County pensioners who get more in retirement than those who replaced them on the job include former fire Chief Ken Massucco, whose $210,800 pension as of April 1 will be $14,000 more than fire Chief Jason’s Weber’s $196,726 annual paycheck. Weber’s pay in turn is just slightly more than the $194,400 pension of former county fire Chief Stan Rowan. Retired deputy fire Chief Jim Selfridge’s $179,700 pension tops deputy fire Chief Mark Brown’s $173,867 salary.

Former county Undersheriff Dennis Finnegan, with a pension of $198,000 a year, makes more than Undersheriff Mike Ridgway, who is paid $181,314. Former probation chief Ron Baylo’s $173,600 pension tops Chief Probation Officer Mike Daly’s $171,933 pay.

The salaries of top county executives were frozen for five years during the recession, until last July, when they got a 2.8 percent cost-of-living increase and, a few months later, an average 2.6 percent “equity” boost. Pensions for many retirees escalated at least 2 percent a year over the recession period, with raises calculated on base pay at retirement.

The annual cost of living escalator for retirees adds up. Former Novato police chief Brian Brady, whose salary was $156,000 a year when he retired in 2003, now receives a California Public Employees Retirement System or CalPERS pension of almost $200,000 — much of which is tax free because he claimed an on-the-job shoulder injury.

Pension plus salary

Some retirees who get pensions from the Marin system continue to work in public service by signing on with agencies enrolled in the CalPERS program.

Tiburon police Chief Mike Cronin, for example, gets a $206,000 annual Marin pension — $6,000 more than last year — for his service with San Rafael police, where he retired as chief. That’s in addition to what in 2013 was reported as his $155,000 paycheck and $47,560 benefit package as Tiburon police chief. Cronin’s Tiburon service makes him eligible for a CalPERS pension as well.

Roland M. Katz, head of the Marin Association of Public Employees, the biggest union at the Civic Center, is quick to point out that pensions for rank-and-file workers are far less than those of top brass. Many rank-and-file retirees will get an average $648 more a year thanks to the cost-of-living boost, he said. “That’s not enough for a cup of coffee a day,” he said.

“Regarding the possibility that some retirees will have a pension that is more per month than the salary of the people who replaced them … that’s an anomaly,” Katz said, noting Civic Center officials didn’t get a raise for five years. “Although it may make for a catching sentence or two in a news article, (it) gives a distorted sense of the pension system,” the union chief said.
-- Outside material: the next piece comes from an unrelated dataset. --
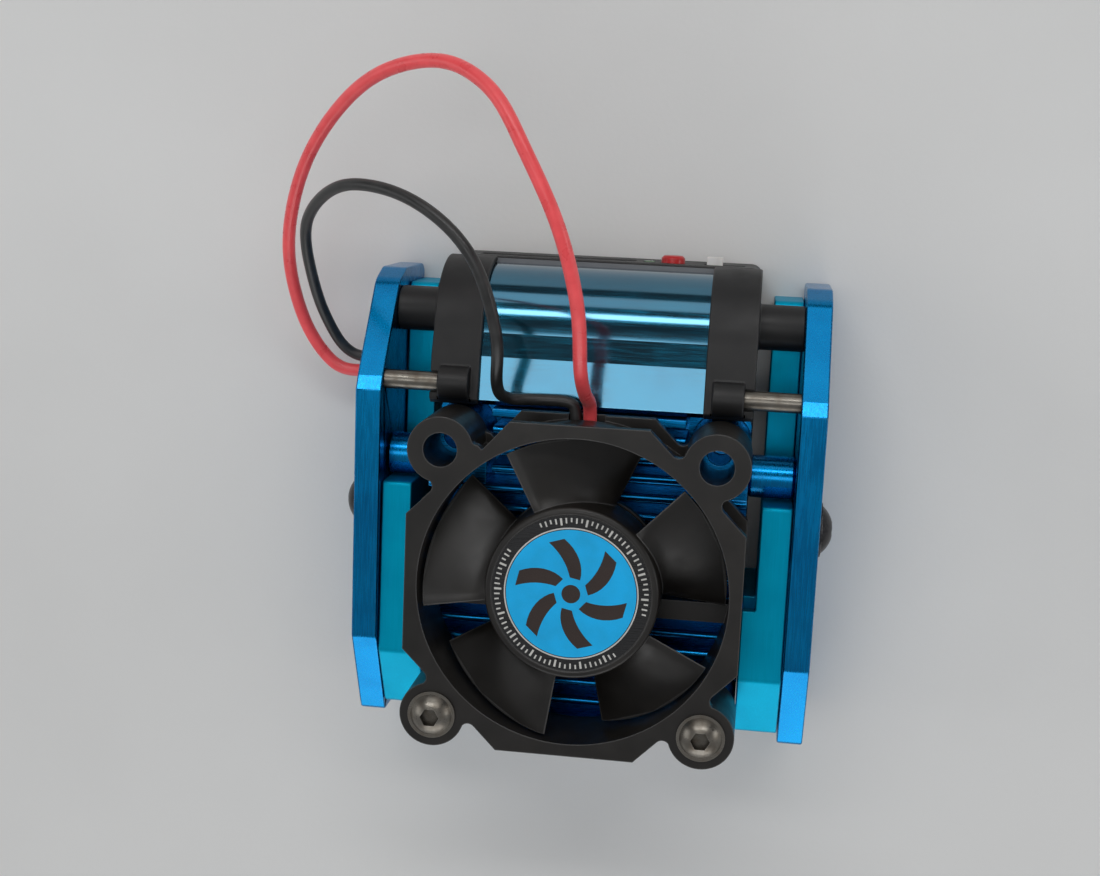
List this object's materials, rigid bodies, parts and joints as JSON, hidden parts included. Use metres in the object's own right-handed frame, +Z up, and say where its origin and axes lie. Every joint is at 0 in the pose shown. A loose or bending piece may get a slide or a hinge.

The average pension at the Civic Center for lower-paid rank-and-file workers is about $32,400, while higher-paid public safety workers cash in at an average of $65,000.

Average: $38,253

As of June 30, 2013, the most recent date for which figures are available, “the average annual benefit for all retirement benefit types — service, disability and survivor — was $38,253,” according to pension chief Jeff Wickman, head of the Marin County Employees Retirement Association.

Wickman noted that the state’s new pension reform law, which imposes modest cutbacks on benefits for new employees, includes a $140,424 limit on compensation used to calculate pensions for new employees, a cap that will curb payouts for them when they retire in two decades or so.

Under the county program, benefits for employees at the top drive overall costs, including $784 million in unfunded pension and health liability, or the potential debt faced by a future generation of Marin taxpayers if the stock market tanks. As it stands, 36 percent of the Marin pension system’s tab is generated by the 13 percent of top brass who get pensions of more than $80,000 a year. Another 32 percent of pension payroll covers the 65 percent of pensioners who collect less than $40,000 a year.

The California Policy Center, a fiscal reform nonprofit based in Sacramento, reported that an average pension of $91,742 went to the 308 retirees with 30 years in the county program benefiting the Civic Center, the city of San Rafael and the Novato and Southern Marin fire districts.

The CalPERS program, in which most cities and special districts are enrolled, provided an average $63,448 pension to career employees statewide. The average jumped to $92,865 for the 104 pensioners on its payroll who retired from Marin agencies after 30 years of service.

Riesenfeld tops the Marin system pension list at $260,000. Heading Marin’s CalPERS retiree list at $224,000 is former Corte Madera fire chief Robert C. Fox.